Upcoming Caqti Release - A Heads-Up about Time Zones

I am about to release Caqti 1.6.0, which will address some issue which was introduced in 1.4.0. Some of them have been addressed already, but I think one particularly unfortunate issue remains, which warrants attention for those affected. And I would also like to provide an opportunity to raise a second opinion on this before I go ahead with the release.

Let me first post the drafted release notes:

  • Set the time zone of PostgreSQL connections to UTC to mitigate an undesirable implicit conversion to the local time zone for timestamp. This issue was exposed by the specification of field types introduced in version 1.4.0. Earlier versions worked as expected, if only accidentally, since the time zone is ignored when a string is converted to a timestamp. While this change makes timestamp more usable again for storing UTC time stamps, I strongly recommend using timestamp with time zone since it’s interpretation is unambiguous. The API reference is now updated with details about how the ptime OCaml type is mapped for different database systems.
  • Drop specification of OCaml string as SQL text for PostgreSQL. This is due to issues with implicit conversions and function overloading when the desired type on the SQL side is char, varchar, or jsonb.
  • Add Caqti_type.redact to protect sensitive information from being logged.
  • Only log parameters if $CAQTI_DEBUG_PARAM is set to “true”.

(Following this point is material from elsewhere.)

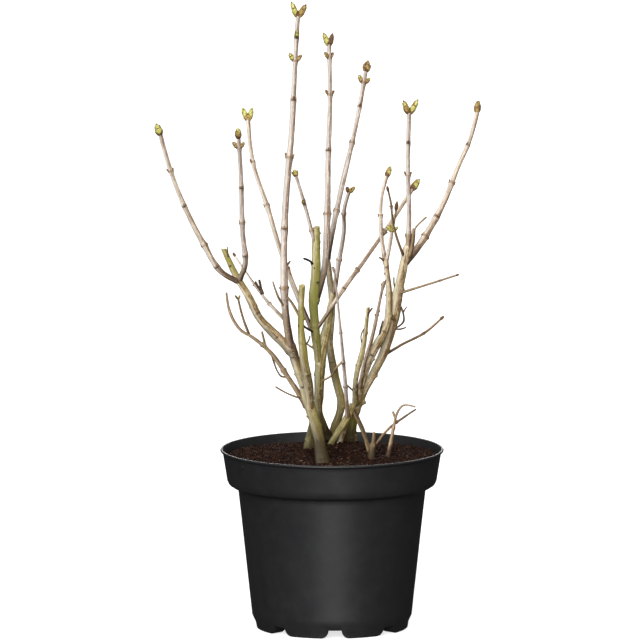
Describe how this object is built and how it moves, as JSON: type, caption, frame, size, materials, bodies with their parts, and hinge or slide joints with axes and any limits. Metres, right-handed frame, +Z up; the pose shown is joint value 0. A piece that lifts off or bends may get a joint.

The essential issue is first bullet point. The problem occurs if

  • you have already adapted to or deployed version 1.4.0 or later,
  • the time zone of your database is not UTC or equivalent,
  • you are using the timestamp aka timestamp without time zone type in SQL code, and
  • values enter this type from the OCaml client side (either via ptime or ctime).

Before 1.4.0, the time values were sent as pure stings to be interpreted by PostgreSQL, in which case the behaviour was to ignore the UTC time zone, so that the timestamp ended up as UTC. Since 1.4.0, Caqti sends the value as timestamp with time zone, which by PostgreSQL is turned into a local time when implicitly converted to timestamp. The latter seems to be the intended, or at least default, usage of timestamp according to the PostgreSQL manual, though as I’ll explain next, this makes the type not very useful. In other words, Caqti 1.4.0 turned desirable incorrect behaviour into undesirable correct behaviour.

So, why not embrace timestamp as it’s meant to be used? I found a draft of SQL 1992 which states that “datetime data types that contain time fields (TIME and TIMESTAMP) are maintained in Universal Coordinated Time (UTC), with an explicit or implied time zone part.”. So, that’s good as long as we can infer the correct time zone on the client side. But in the case of PostgreSQL, the timestamp values are stored as-is, which can be verified by creating a table, storing values, changing the time zone, and selecting. The presented value remains the same. This means that the interpretation of a timestamp as local time changes when the time zone changes, which can happen due to daylight saving time, due to transfer of a service to another site in a different time zone, or even from session to session based on what the client requests.

For that reason, Caqti 1.6.0 will set the time zone of the session to UTC to at least ensure stability if timestamp is used. This is already done for MariaDB due to a similar issue with datetime. A change like this should normally be done on a major release, though I consider this a bug fix, since the it is hard to use timestamp correctly in recent versions. But please let me know if you think setting the time zone to UTC should wait until a major version, or if we should avoid it altogether. We can also change ptime and ctime back to send strings, thus restoring the pre-1.4.0 behaviour which relied on a somewhat incorrect conversion. The difference between sending strings and setting the time zone to UTC occurs if the application relies on using local time somewhere in the SQL code.

The recommendation I draw from this, though, is to always use timestamp with time zone to represent absolute time. This has no overhead on storage compared to timestamp, as they are both 8 bytes long. The time zone is not stored in either case; the main difference I can see is whether the time zone is included in the textual representation and how conversions work.

Thanks to @pw374 for pointing out this and other issues.

8 Likes

Thank you very much @paurkedal!

We’ve updated tezos-indexer to use caqti 1.6.
I haven’t formally compared the performance against prior versions (but there’s no very obvious difference, otherwise I’d probably have postponed it until knowing more about the situation).